The rolling fells were challenging with many rocky paths and downhills, all of which proved hard on the knees and thighs. I know from the post-race chat with fellow TBHers that many fell and went down hard. The race went by with the lead three pulling away, and my tactic of refusing to look behind then worked against me. I was in a trance, and Louis Goffe pulled up behind me. “Hi Dave.” I jumped and thought oh Louis is fast and may pip me for fourth. I felt the need to chat a bit, then decided to put some more effort in, and see what happens, I gathered momentum and pulled away, all downhill now to the finish.
It was here I could then see third place, and thought I could maybe catch him. He was plodding and now we were on the roads maybe I could have him. I wound it up and felt strong, feeling myself going fast and faster, but then all too quick the finish line came into sight. Ah why didn’t I kick earlier?! The familiar feelings of frustration that I’m sure all runners have, “I should of, or could have”, started to come into my mind again, but the benefit of this is it gives me the will to do the next one, searching for that perfect race and performance. Bring on the Simonside Cairns Race.

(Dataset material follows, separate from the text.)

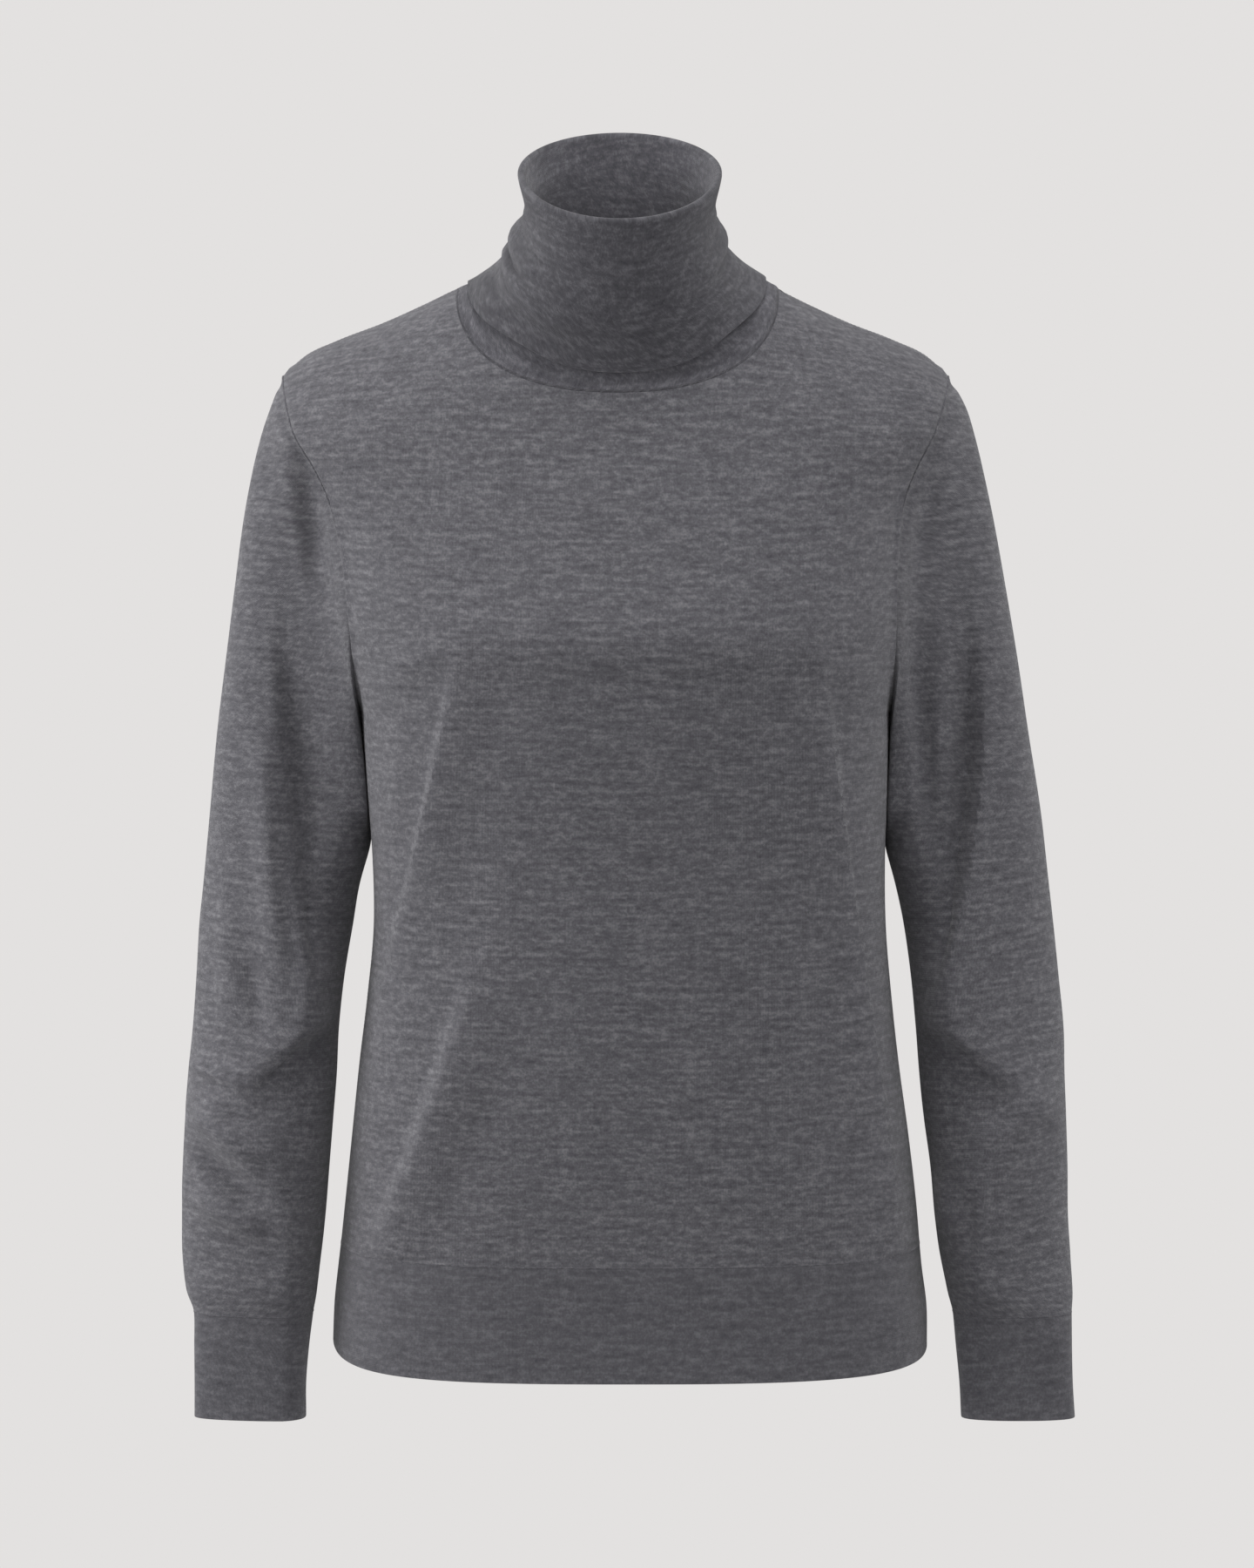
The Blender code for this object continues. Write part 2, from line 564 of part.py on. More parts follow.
def raise_folds(grid, folds, closed):
    """Move the inner points of a grid out or in along its normals where folds pass."""
    normals = surface_normals(grid, closed)
    steps = np.linspace(0.0, 1.0, FOLD_STEPS)[:, None]
    lift = np.zeros(grid.shape[:2])
    for fold in folds:
        start, middle, end = np.array([(fold.x0, fold.z0), (fold.x1, fold.z1), (fold.x2, fold.z2)]) * MM
        path = (1 - steps) ** 2 * start + 2 * steps * (1 - steps) * middle + steps ** 2 * end
        apart = np.linalg.norm(grid[..., None, (0, 2)] - path, axis=-1)
        across = np.clip(apart.min(axis=-1) / (fold.width * MM / 2.0), 0.0, 1.0)
        place = np.clip(steps[apart.argmin(axis=-1), 0], FOLD_END, 1.0 - FOLD_END)
        along = np.sin(math.pi * place) ** FOLD_TAPER
        turned = np.clip(normals[..., 1] * facing(fold.side) * 2.0, 0.0, 1.0)
        lift += fold.height * MM * np.cos(across * math.pi / 2.0) ** 2 * along * turned
    lift[0] = 0.0
    lift[-1] = 0.0
    if not closed:
        lift[:, 0] = 0.0
        lift[:, -1] = 0.0
    return grid + lift[..., None] * normals


def make_material(name, colour):
    """A plain knitted wool."""
    material = bpy.data.materials.new(name)
    material.use_nodes = True
    shader = material.node_tree.nodes["Principled BSDF"]
    shader.inputs["Base Color"].default_value = (*colour, 1.0)
    shader.inputs["Roughness"].default_value = 0.95
    shader.inputs["Metallic"].default_value = 0.0
    return material


def make_sheet(name, grid, closed, colour, collection):
    """One piece of cloth: a grid moved to its points, joined to a tube if closed, and given its wall."""
    rows, columns = grid.shape[0] - 1, grid.shape[1] - 1
    sheet = bmesh.new()
    bmesh.ops.create_grid(sheet, x_segments=columns, y_segments=rows, size=1.0)
    for vert in sheet.verts:
        column = round((vert.co.x + 1.0) / 2.0 * columns)
        row = round((vert.co.y + 1.0) / 2.0 * rows)
        vert.co = grid[row, column]
    if closed:
        bmesh.ops.remove_doubles(sheet, verts=sheet.verts, dist=0.001 * MM)
    if not is_outward(grid):
        bmesh.ops.reverse_faces(sheet, faces=sheet.faces)
    mesh = bpy.data.meshes.new(name)
    sheet.to_mesh(mesh)
    sheet.free()
    mesh.shade_smooth()
    mesh.materials.append(make_material(name, colour))
    piece = bpy.data.objects.new(name, mesh)
    collection.objects.link(piece)
    wall = piece.modifiers.new("wall", "SOLIDIFY")
    wall.thickness = WALL
    wall.offset = -1.0
    wall.use_even_offset = True
    return piece


def main():
    """Make the nine pieces of the sweater."""
    for old in list(bpy.data.objects):
        bpy.data.objects.remove(old, do_unlink=True)
    collection = bpy.data.collections.new("turtleneck_sweater")
    bpy.context.scene.collection.children.link(collection)
    for side in ("front", "back"):
        make_sheet(f"body_{side}", panel_grid(side), False, GREY_MELANGE, collection)
        make_sheet(f"hem_{side}", hem_grid(side), False, RIB_GREY, collection)
    for arm in ("right", "left"):
        make_sheet(f"sleeve_{arm}", sleeve_grid(arm), True, GREY_MELANGE, collection)
        make_sheet(f"cuff_{arm}", cuff_grid(arm), True, RIB_GREY, collection)
    make_sheet("collar", collar_grid(), True, RIB_GREY, collection)


main()
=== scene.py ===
"""Looks of the turtleneck sweater: nine pieces of fine melange knit and their linked seams.

The front faces -Y and +Z is up. Right and left are the wearer's own: right is -X and left is +X.
The origin is where the wearer's neck and shoulders hold the sweater up. Every piece is one sheet of
cloth on a grid of points, with a UV map in metres that its knit follows, and Solidify gives it its
wall. The tables are in millimetres.
"""
from __future__ import annotations

import logging
import math
from dataclasses import dataclass
from enum import Enum
from typing import Any, Callable, ClassVar, NamedTuple, Sequence, TypeVar

import bmesh
import bpy
import numpy as np
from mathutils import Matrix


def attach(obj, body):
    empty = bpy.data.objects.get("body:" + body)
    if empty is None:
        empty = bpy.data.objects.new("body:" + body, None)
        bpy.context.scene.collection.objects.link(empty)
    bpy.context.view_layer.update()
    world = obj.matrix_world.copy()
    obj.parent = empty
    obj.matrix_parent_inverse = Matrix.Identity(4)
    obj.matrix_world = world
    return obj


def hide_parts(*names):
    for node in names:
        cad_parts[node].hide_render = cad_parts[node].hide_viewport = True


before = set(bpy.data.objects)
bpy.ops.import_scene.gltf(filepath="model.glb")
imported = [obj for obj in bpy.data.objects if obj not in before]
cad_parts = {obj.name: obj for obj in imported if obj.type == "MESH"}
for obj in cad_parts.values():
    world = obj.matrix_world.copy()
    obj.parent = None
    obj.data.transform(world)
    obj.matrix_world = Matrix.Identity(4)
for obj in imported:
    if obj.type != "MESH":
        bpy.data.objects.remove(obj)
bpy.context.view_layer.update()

LOG = logging.getLogger("turtleneck_sweater")
MM = 0.001
MERGE = 0.001 * MM              # points closer than this are one point
SHORTEST = 1e-12                # a vector shorter than this has no direction
TURN = 2.0 * math.pi
CREASE_POINTS = 33              # along each crease's path
CREASE_END = 0.02               # share of a crease's length, at each end, that stays level
CREASE_TAPER = 0.7              # how a crease rises along its length: 1 is an arch, less is fuller
CREASE_EDGE = 2.0               # how soon a crease fades in from the outline
ROLL_TAPER = 0.8                # how a roll of the collar rises along its length
Points = np.ndarray
Tree = bpy.types.NodeTree
Socket = bpy.types.NodeSocket
Place = tuple[float, float, float]
Colour = tuple[float, float, float, float]
Row = TypeVar("Row")


class Direction(Enum):
    """A direction on the garment. Its value is the sign of its coordinate."""

    @property
    def word(self) -> str:
        """Its name in small letters, as pieces and columns have it."""
        return self.name.lower()


class Side(Direction):
    """The front or the back, with the sign of its Y."""

    FRONT = -1.0
    BACK = 1.0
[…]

I crossed the line in fourth place, and was greeted by a commotion. Two runners were arguing and discussing the issue of not carrying the kit. Later I was sad to hear the guy without the kit was disqualified and I was now into 3rd place, not the way I wanted it, but rules are rules.
The full list of TBH places was:
- 3rd David Beech
- 4th Louis Goffe
- 6th Paul Turnbull
- 10th David Daniels
- 11th Gareth Huxley
- 17th Mark Hall
- 34th John Tollit
- 39th Sean Kelly
- 41st Jonathan Powell
- 43rd David Young
- 68th Nick Varley
- 78th Colin Dilks
- 93rd Dave Rowe
- 137th Naomi Virgo
- 188th Vicki Deritis
- (Claire Rowley also competed but had to pull out with an injury)

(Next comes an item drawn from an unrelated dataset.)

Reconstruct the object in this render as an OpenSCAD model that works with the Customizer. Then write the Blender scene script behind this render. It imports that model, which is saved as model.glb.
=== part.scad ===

I would like to make a special mention of David Young and Naomi Virgo, who both received injuries. David took two falls and on the second it has been reported he has possibly either broken or damaged his ribs, and Naomi who also fell, but five times, which saw her return muddy and covered in blood, injuring her leg and knee.
Both athletes still carried on and finished the race, showing great determination and a never-give-in attitude. This, with the conditions and the remote feeling of running in the fells, shows the inner strength both athletes have. It was very inspiring when I saw both of them at the finish. They deserve the title of performance of the weekend.